Lady Tee. The Ivory Queen of Soul. For over 30 years Teena Marie has defied musical labels and boundaries, crossing over to R&B like few other blue-eyed soul artists. In addition to old-school jams such as “I Need Your Loving,” “Square Biz,” and “Portuguese Love,” she collaborated with mentor Rick James to create classics such as “I'm A Sucker for Your Love” and “Fire and Desire.” Marie's latest album, Congo Square, marks her debut on the historic Stax label (now under the Concord umbrella). While songs celebrate New Orleans's jazz and blues influences, they also pay tribute to her adopted soul heritage.
Congo Square refers to an area of the French Quarter, and the title track most explicitly refers to its jazz and southern soul roots (also courtesy of pianist George Duke). “Black Cool” also cites the music, food, and atmosphere of the Big Easy. However, Marie seems aware of the importance of being on the Stax label as well, as she acknowledges 70s-era soul on tracks such as “Marry Me,” which recalls Deniece Williams or Stephanie Mills. While sporting a hip hop beat, “You Baby” contains some horn breaks that mimic classic Stax soul. “Milk and Honey” name-checks great artists from jazz and R&B history with a smooth assist from Marie's daughter, Rose LeBeau.
One element jumps out at the listener: Marie's voice hasn't lost any of its soul and emotion. Amazingly, she sounds just as she did when “In the Groove” and “Lovergirl” were released. If anything, Marie has continued to enrich her voice by adding jazz nuances to much of her material, such as “The Rose 'N Thorn.” Her emotional delivery effectively conveys the romantic longing of the torch ballad. “Harlem Blues” features Marie using her voice's full range and ability to smoothly integrate jazz and R&B.

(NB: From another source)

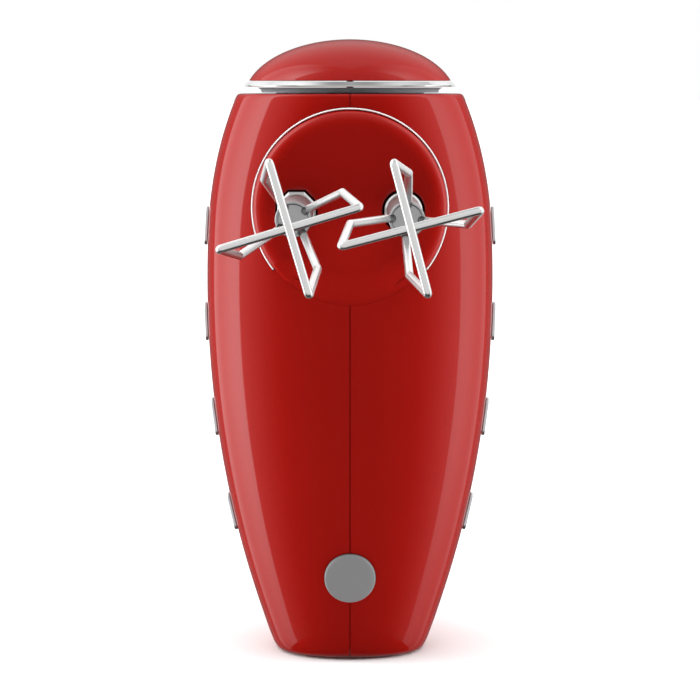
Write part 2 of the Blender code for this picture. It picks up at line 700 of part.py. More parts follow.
def build_ejector(finishes):
    """Button, yoke with its stem, and the spring that returns them."""
    dark, at = finishes["dark_grey"], (0, 12, BEATER_Z)
    yoke = prism("eject_yoke", stadium(16, 44, 7.5), 0, 3, dark, at, ALONG_Y)
    combine(yoke, [lathe("add", plug(3, 1, 66), dark, at, ALONG_Y, 16)], "UNION")
    button = [(0, 78.4), (8.1, 78.4), (8.1, 91.2), (7.2, 92.6), (0, 93.4)]
    lathe("eject_button", button, finishes["chrome"], (0, 0, BEATER_Z), ALONG_Y, 24)
    turns, steps = 6, 8
    low, high = 54.9, 77.4
    coil = []
    for i in range(turns * steps + 1):
        angle = math.tau * i / steps
        y = low + (high - low) * i / (turns * steps)
        coil.append((5.2 * math.cos(angle), y, BEATER_Z + 5.2 * math.sin(angle)))
    wire("eject_spring", coil, 0.5, finishes["steel"], 0)


def beater_point(x, radius, degrees, y):
    """A point at this radius and angle about a beater's axis; the angle runs from +X towards +Z."""
    a = math.radians(degrees)
    return Vector((x + radius * math.cos(a), y, BEATER_Z + radius * math.sin(a)))


def build_beater(label, x, twist, collar_sides, finishes):
    """Shank with its collar, hub, and two bent wire loops that cross at the tip."""
    steel, cast = finishes["steel"], finishes["cast_grey"]
    shank_profile = [(0, -69), (SHANK_R, -69), (SHANK_R, -47.2), (SHANK_R, SHANK_TOP_Y - 1.5)]
    shank_profile += [(SHANK_R - 1.2, SHANK_TOP_Y), (0, SHANK_TOP_Y)]
    shank = lathe(f"beater_{label}_shank", shank_profile, steel, (x, 0, BEATER_Z), ALONG_Y, 16)
    spin = ALONG_Y @ Matrix.Rotation(math.pi / collar_sides, 3, "Z")
    collar = lathe("add", plug(6.3, -47.2, -41.5), cast, (x, 0, BEATER_Z), spin, collar_sides)
    combine(shank, [collar], "UNION")

    hub_profile = [(0, HUB_END_Y + 0.8), (HUB_R - 0.9, HUB_END_Y + 0.8), (HUB_R - 0.7, HUB_END_Y)]
    hub_profile += [(HUB_R, HUB_END_Y + 0.3), (HUB_R, -48.2), (HUB_R - 0.5, -47.5)]
    hub_profile += [(SHANK_R + GAP, -47.5), (SHANK_R + GAP, -70), (0, -70)]
    hub = lathe(f"beater_{label}_hub", hub_profile, cast, (x, 0, BEATER_Z), ALONG_Y, 20)
    seats = []
    for quarter in range(4):
        at = beater_point(x, SEAT_R, BEATER_ANGLE + twist + 90 * quarter, HUB_END_Y)
        seats.append(lathe("cut", plug(WIRE_R + 0.35, -3, 8), cast, at, ALONG_Y, 8))
    combine(hub, seats, "DIFFERENCE")

    crossing = 2 * WIRE_R + GAP
    inner, outer = LOOPS[label]
    for kind, first, radii, tip_y in (
        ("inner_loop", 0, inner, TIP_Y + crossing),
        ("outer_loop", 90, outer, TIP_Y),
    ):
        corners = []
        for half_turn in (0, 180):
            tip = BEATER_ANGLE + first + half_turn
            arm = [
                beater_point(x, SEAT_R, tip + twist, HUB_END_Y + 7),
                beater_point(x, SEAT_R, tip + twist, HUB_END_Y - 1.5),
                beater_point(x, radii[0], tip + twist, BEND_Y),
                beater_point(x, radii[1], tip, tip_y),
            ]
            corners += arm if half_turn == 0 else arm[::-1]
        wire(f"beater_{label}_{kind}", rounded_path(corners, 3.0), WIRE_R, steel, 1)


def main():
    for obj in list(bpy.data.objects):
        bpy.data.objects.remove(obj)
    finishes = {
        "housing_red": material("housing_red", (0.42, 0.012, 0.010), 0.14),
        "chrome": material("chrome", (0.86, 0.87, 0.88), 0.07, 1.0),
        "steel": material("steel", (0.72, 0.72, 0.72), 0.22, 1.0),
        "cast_grey": material("cast_grey", (0.42, 0.42, 0.42), 0.42, 0.9),
        "pad_grey": material("pad_grey", (0.25, 0.25, 0.25), 0.6),
        "grip_grey": material("grip_grey", (0.09, 0.095, 0.10), 0.7),
        "dark_grey": material("dark_grey", (0.07, 0.085, 0.09), 0.45),
        "panel_silver": material("panel_silver", (0.55, 0.56, 0.57), 0.3, 0.8),
        "lens_dark": material("lens_dark", (0.01, 0.01, 0.012), 0.05),
        "board_green": material("board_green", (0.02, 0.15, 0.06), 0.5),
        "iron": material("iron", (0.2, 0.2, 0.21), 0.5, 0.9),
        "copper": material("copper", (0.6, 0.25, 0.1), 0.35, 1.0),
        "brass": material("brass", (0.65, 0.5, 0.2), 0.35, 1.0),
        "carbon": material("carbon", (0.03, 0.03, 0.03), 0.7),
        "gear_white": material("gear_white", (0.8, 0.79, 0.74), 0.5),
    }
    tree = build_housing(finishes)
    build_side_bars(tree, finishes["chrome"])
    build_nose(finishes)
    build_boss(tree, finishes)
    build_controls(finishes)
    build_motor(finishes)
    build_gearbox(finishes)
    build_ejector(finishes)
    build_beater("left", -BEATER_X, BEATER_TWIST, 8, finishes)
    build_beater("right", BEATER_X, -BEATER_TWIST, 20, finishes)


main()
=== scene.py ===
# %% [markdown]
# # A hand mixer parked on its heel
# The mixer stands upright on its rear end with the beaters towards us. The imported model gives
# every moving body and its place; this lesson dresses it. Sizes below are in millimetres, and
# one factor turns them into Blender's metres, because a maker reads 32.4 more easily than 0.0324.

# %% The fixed frame
import json
import math

import bmesh
import bpy
from mathutils import Matrix, Vector
from mathutils.bvhtree import BVHTree
from mathutils.interpolate import poly_3d_calc

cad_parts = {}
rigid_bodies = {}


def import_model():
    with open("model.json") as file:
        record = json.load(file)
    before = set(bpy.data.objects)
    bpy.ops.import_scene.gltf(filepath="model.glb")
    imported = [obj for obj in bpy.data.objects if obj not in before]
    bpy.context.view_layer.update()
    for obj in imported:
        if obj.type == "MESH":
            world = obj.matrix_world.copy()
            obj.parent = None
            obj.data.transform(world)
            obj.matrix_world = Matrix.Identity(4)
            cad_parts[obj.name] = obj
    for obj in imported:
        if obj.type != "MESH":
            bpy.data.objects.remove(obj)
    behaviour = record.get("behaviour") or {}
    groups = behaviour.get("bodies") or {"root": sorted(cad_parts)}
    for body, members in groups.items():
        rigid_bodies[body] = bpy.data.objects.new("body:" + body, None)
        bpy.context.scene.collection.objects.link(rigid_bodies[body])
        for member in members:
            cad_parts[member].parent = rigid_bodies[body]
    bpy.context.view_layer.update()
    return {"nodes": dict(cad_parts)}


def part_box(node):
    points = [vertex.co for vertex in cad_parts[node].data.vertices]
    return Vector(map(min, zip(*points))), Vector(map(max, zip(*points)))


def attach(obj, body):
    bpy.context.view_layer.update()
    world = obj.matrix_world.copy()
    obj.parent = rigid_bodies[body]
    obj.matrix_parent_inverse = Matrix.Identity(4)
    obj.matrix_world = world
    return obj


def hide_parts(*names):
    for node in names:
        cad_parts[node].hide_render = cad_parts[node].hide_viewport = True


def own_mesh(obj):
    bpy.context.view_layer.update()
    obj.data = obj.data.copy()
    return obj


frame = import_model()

MM = 0.001
nodes = frame["nodes"]


def node_box(node):
    """Lowest and highest corner of a CAD node, in millimetres."""
    low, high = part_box(node)
    return low / MM, high / MM


# %% [markdown]
# ## Where the main pieces are
# The two drive sockets, the round boss around them and the nose are all centred on lines that the
# CAD fixes. Reading those lines from the nodes' boxes keeps the fine pieces exactly on the joints'
# axes, so a beater still turns about its own middle.

# %% Lines and levels read from the CAD
socket_low, socket_high = node_box("spindle_right")
SOCKET_X = (socket_low.x + socket_high.x) / 2
SOCKET_Z = (socket_low.z + socket_high.z) / 2
boss_low, boss_high = node_box("beater_boss")
BOSS_R = (boss_high.x - boss_low.x) / 2
BOSS_Z = (boss_low.z + boss_high.z) / 2
BOSS_FACE = boss_low.y
BOSS_BACK = boss_high.y
FRONT_Z = node_box("housing_right")[1].z
HUB_END = node_box("beater_right_hub")[0].y
TIP_Y = node_box("beater_right_outer_loop")[0].y
print(f"sockets at x = +-{SOCKET_X:.1f}, z = {SOCKET_Z:.1f}; boss radius {BOSS_R:.1f}")
print(f"front face at z = {FRONT_Z:.1f}, beater tips at y = {TIP_Y:.1f}")

# %% [markdown]
# ## Shader maths that reads like arithmetic
# A moulded or brushed finish is a few numbers that change over the surface. Wiring Math nodes by
# hand hides that, so a value here is a small object: adding or multiplying two of them adds the
# node. One method makes every other node from its type, its settings and its inputs.


# %% Values, and the tree that makes them
class Value:
    """An output socket that arithmetic can be done with."""

    def __init__(self, net, socket):
        self.net, self.socket = net, socket

    def __add__(self, other):
        return self.net.maths("ADD", self, other)

    def __sub__(self, other):
        return self.net.maths("SUBTRACT", self, other)

    def __rsub__(self, other):
        return self.net.maths("SUBTRACT", other, self)

    def __mul__(self, other):
        return self.net.maths("MULTIPLY", self, other)

    def __gt__(self, other):
        return self.net.maths("GREATER_THAN", self, other)

    def __lt__(self, other):
        return self.net.maths("LESS_THAN", self, other)

    def __pow__(self, power):
        return self.net.maths("POWER", self, power)

    __radd__, __rmul__ = __add__, __mul__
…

Like on 2003's La Dona, Marie fares well when collaborating with R&B and hip hop artists. MC Lyte guest raps on the album opener, “The Pressure,” where Marie sings with her typical sexiness and sass. Shalamar alum and solo singer Howard Hewitt duets with her on “Lovers Lane,” a steamy track that recalls some of her earlier work with James. On the first single, “Can't Last A Day,” Faith Evans accompanies her vocals, their two voices blending beautifully. While “Soldier Boy” contains some, at times, heavy-handed lyrics paying tribute to servicemen and women, her delivery — along with old-school legend Shirley Murdock — rescue the song from having clichéd meaning.
Marie wisely includes subtle hip hop touches on many of the tracks, particularly the slowjam, “Baby I Love You.” “Ear Candy” does please the senses with its strong bass and her soulful vocals gliding over the beat. “What U Got for Me” allows Marie to use the higher end of her range, not always heard in all of her records.
At 16 self-penned tracks, Congo Square borders on being a bit overlong. Tracks such as “Ms. Coretta,” where Marie attempts commentary on history and current events, are less successful and probably could have been omitted. A slimmer album containing solid R&B (with a hip hop slant) would have showcased Marie's talent even better. However, this is minor criticism when considering the strength of most of the tracks.
On Congo Square, Marie proves to be a vital soul artist who has never stopped crossing music genres. Listening to her unchanged voice transports fans back 30 years, but also illustrates the timelessness of her style.